As designers, we can alleviate the stress of campus navigation through intuitive wayfinding, zones for activity transitions and layering programmatic spaces that provide a diversity of seating and experiences. At the University of Massachusetts (UMass) Amherst Student Union Renovation, spaces outside the meeting rooms were prioritized just as much as the meeting rooms itself. Areas for a quick sit or a long lounge near a window, layered in front of more activity driven spaces, allow students to occupy the in between areas and have the time to transition to student activity.

UMASS Student Renovation 2
UMASS Amherst | Student Union Renovation. Courtesy Shepley Bulfinch.

Restorative qualities

Just as campus cultures vary, restoration can be defined in a variety of ways by individual communities. While connection to nature and natural daylight are common desires, some times restoration is achieved through reflection and prayer, other times through play or creative pursuits. Spaces designed to recharge allow students, faculty, and staff to stay engaged in their college community and connect with each other around non-academic interests.

For some students, heavy workloads, emotionally challenging situations and separation from family can lead to unhealthy lifestyles and mental states. Spaces can provide a variety of resources and spaces for formal student engagement by day, converting to informal relaxation and restoration zones by night. There are huddle rooms for work or gaming, quiet areas for studying or napping, and community areas for sharing and generating ideas. For other institutions, relaxation comes in the form of creative pursuits. Our robust community engagement process for a new student center at Johns Hopkins University revealed that the student body sought more creative outlets like art, dance, and music outside of their rigorous academic schedules. At Wabash College, located in a small Indiana town, students come together around games, and wanted a place to go out on campus.

University of New England int
University of New England | University Commons. Courtesy Shepley Bulfinch.

Healthier materials

The interior environment impacts our health, wellbeing, and cognitive performance. As part of sustainable goals, we identify healthier interior material and furniture requirements that will provide physical and psychological benefits for students and staff. Avoiding chemicals of concern in our interior finishes and furniture improves indoor air quality and reduces physical exposure to building occupants.   Furthermore, biophilic design connects people and the natural world, creating impactful ways to nurture the mind and soul. This includes exposure to views of nature, natural daylight, as well as organic inspired color palettes and elements. Textured materials, such as wood, stone, perforated metal, and fabrics, bring a richness to the interior environment.  

Loyola University Family Center
Loyola University | Miguel B. Fernandez Family Center for Innovation and Collaborative Learning. Courtesy Shepley Bulfinch.

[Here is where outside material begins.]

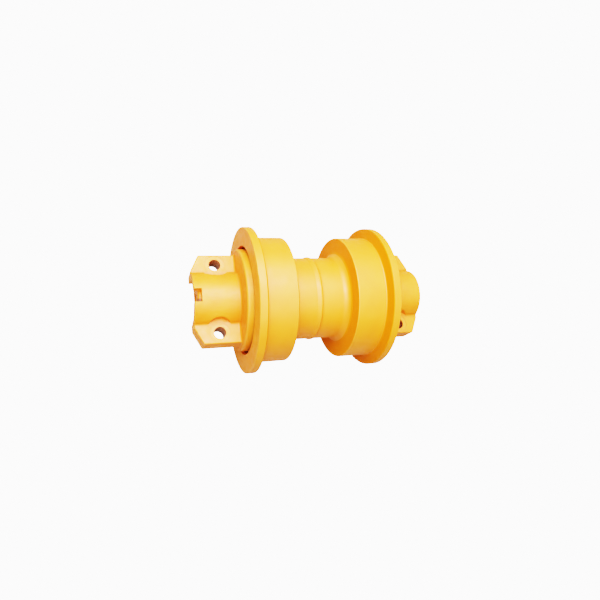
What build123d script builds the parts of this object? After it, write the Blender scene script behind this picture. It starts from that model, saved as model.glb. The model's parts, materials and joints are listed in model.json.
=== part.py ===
"""Track roller for a crawler machine: a welded two-piece flanged shell that turns on a fixed shaft.

Two forged collars, pinned to the shaft's ends, bolt up against the underside of the track frame.
A flanged bush in each half of the shell runs on the shaft, and a floating face seal at each end keeps
the oil in.  The origin is the middle of the shaft's axis.  +Y runs along the shaft, +Z points away from
the track frame, towards the bolt heads, and the collars' mounting faces look along -Z.
"""
import os

from build123d import *

# Shell, as turned about the shaft's axis
flange_r = 120.0
flange_face_y = 115.0
flange_thickness = 13.0
flange_taper = 3.7
tread_r = 103.0
tread_inner_y = 49.0
waist_r = 69.0
waist_blend = 12.0
edge_round = 1.5
corner_round = 2.5
recess_r = 89.0
oil_cavity_r = 46.0
oil_cavity_y = 26.0

# Weld that joins the halves of the shell, a little off the middle
weld_y = -2.3
weld_root_r = 60.0
weld_half_width = 5.0
weld_crown = 2.0

# Shaft
shaft_r = 32.5
shaft_half_length = 190.0
shaft_chamfer = 1.5
flat_start_y = 126.0
oil_drilling_r = 6.0
oil_drilling_end_y = 10.0
oil_cross_r = 4.0

# Oil plug and its washer, in the shaft's -Y end
plug_r = 12.0
plug_length = 16.0
plug_setback = 2.0
plug_socket_across_flats = 12.0
plug_socket_depth = 8.0
plug_washer_thickness = 1.5

# Bushes
bush_wall = 5.0
bush_flange_r = 48.0
bush_flange_thickness = 5.0
bush_dowel_r = 3.0
bush_dowel_circle_r = 43.0
bush_dowel_depth = 10.0
bush_dowel_setback = 0.5

# Floating seal: two metal rings that meet on one plane, each pressed there by a rubber ring
seal_plane_y = 103.0
seal_housing_r = 57.4
seal_housing_depth = 15.0
seal_ring_bore_r = 44.0
seal_face_r = 53.0
seal_face_thickness = 3.0
seal_tail_r = 47.5
seal_ramp_end = 9.0
seal_tail_end = 13.0
seal_film = 0.05
rubber_ring_r = 53.0
rubber_cord_r = 4.3
rubber_ring_depth = 9.5

# Collar
collar_gap = 1.5
collar_disc_r = 83.5
collar_disc_face_y = 124.5
collar_disc_round = 4.0
collar_hub_r = 42.0
boss_r = 45.0
boss_end_y = 197.0
bore_chamfer = 1.5
ear_half_width = 74.0
ear_half_thickness = 16.0
ear_tip_y = 183.5
ear_shoulder_x = 47.0
ear_root_y = 120.0
collar_blend = 4.0
collar_root_blend = 3.5
ear_tip_round = 3.0
ear_shoulder_round = 6.0
ear_edge_round = 2.0

# Bolt holes, their spotfaces, and the hollows in the boss that clear a socket wrench
bolt_spacing_x = 113.0
bolt_spacing_y = 315.0
bolt_hole_r = 9.5
spotface_r = 16.0
spotface_depth = 0.6
wrench_clearance_r = 22.5

# Open saddle at each collar's outer end, on the mounting side, and the key slot in the -Y collar
saddle_half_width = 36.0
saddle_start_y = 172.0
saddle_top_z = -3.0
key_slot_width = 20.8
key_slot_depth = 12.0
key_slot_x = 2.8

# Lock pins, half in the shaft and half in the collar, driven in from the mounting side
lock_pin_r = 6.0
lock_pin_x = 31.0
lock_pin_top_z = 14.0
lock_pin_setback = 0.5

# Rubber rings between the shaft and the collars
o_ring_cord_r = 1.7
o_ring_y = 112.0
o_ring_groove_r = 36.2
o_ring_groove_width = 4.0

# Clearances, on the radius or the length
running_clearance = 0.06
fixed_clearance = 0.02
thrust_clearance = 0.2
o_ring_clearance = 0.05

# Worked out from the above
crease_x = (boss_r**2 - ear_half_thickness**2) ** 0.5
mount_z = -ear_half_thickness
flange_inner_y = flange_face_y - flange_thickness
flange_root_y = flange_inner_y - flange_taper
shell_housing_floor_y = seal_plane_y - seal_housing_depth
collar_housing_floor_y = seal_plane_y + seal_housing_depth
recess_floor_y = seal_plane_y - collar_gap
collar_disc_inner_y = seal_plane_y + collar_gap
bush_bore_r = shaft_r + running_clearance
bush_r = bush_bore_r + bush_wall
bush_flange_inner_y = shell_housing_floor_y - bush_flange_thickness
collar_bore_r = shaft_r + fixed_clearance
collar_hub_end_y = shell_housing_floor_y + thrust_clearance
plug_outer_y = plug_setback - shaft_half_length
plug_inner_y = plug_outer_y + plug_length
plug_hole_end_y = plug_inner_y + plug_washer_thickness
o_ring_r = shaft_r + o_ring_clearance + o_ring_cord_r
reach = 2 * flange_r
sides = (("left", -1), ("right", 1))


def keep(part, name):
    """Label a finished piece and write it to its own STEP file."""
    part.label = name
    export_step(part, f"parts/{name}.step")


def turned_section(corners, side=1):
    """Closed section, to be turned about the Y axis; corners are (radius, y, rounding)."""
    with BuildSketch(Plane.XY) as section:
        with BuildLine():
            Polyline(*[(radius, side * y) for radius, y, _ in corners], close=True)
        make_face()
        for radius, y, rounding in corners:
            if rounding:
                fillet(section.vertices().sort_by_distance((radius, side * y))[0], rounding)
    return section.sketch


def box_between(low, high):
    """Private box between two opposite corners, for use as a cutter."""
    size = [high[i] - low[i] for i in range(3)]
    middle = [(high[i] + low[i]) / 2 for i in range(3)]
    return Pos(*middle) * Box(*size, mode=Mode.PRIVATE)


def end_plane(y):
    """Plane square to the shaft at this y, with its x along +X and its y along +Z."""
    return Plane.XZ.offset(-y)


def upright_edges(part, x, y):
    """Edges along Z at this distance either side of the middle and this far along the shaft."""
    return [
        edge
        for edge in part.edges().filter_by(Axis.Z)
        if abs(abs(edge.center().X) - x) < 0.5 and abs(abs(edge.center().Y) - y) < 0.5
    ]


def on_upper_rim(edge, side):
    """True for an edge of the upper outline of the boss and ears, except where the disc will cover it."""
    box = edge.bounding_box()
    at_crease = box.size.Y > ear_tip_y - ear_root_y and max(abs(box.min.X), abs(box.max.X)) < ear_shoulder_x
    past_root = side * edge.center().Y > ear_root_y + 1
    return box.min.Z > ear_half_thickness - 0.01 and past_root and not at_crease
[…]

At Loyola University, we designed a café on the first level with a vibrant living wall that gave space for students to relax and connect on campus outside of learning, the career center, or entrepreneurial activities that brought them to the building.  Wood tones and materials were selected with the landscape palette in mind, looking at Loyola through the seasons.  Biophilic inspired carpets reiterated the natural textures outside the building while contrast levels of lighting gave places for the eyes to rest.  Offices kept in a similar palette to let the daylight and views of the campus greenery serve as the backdrop to the space. 

There are so many ways we can further the future of student life and success to ensure spaces evolve with what is needed for comfort and productivity. Health impacts our everyday functions and the ability for both students and faculty to learn – spaces should be designed to promote the value of caring for our physical and mental well-being.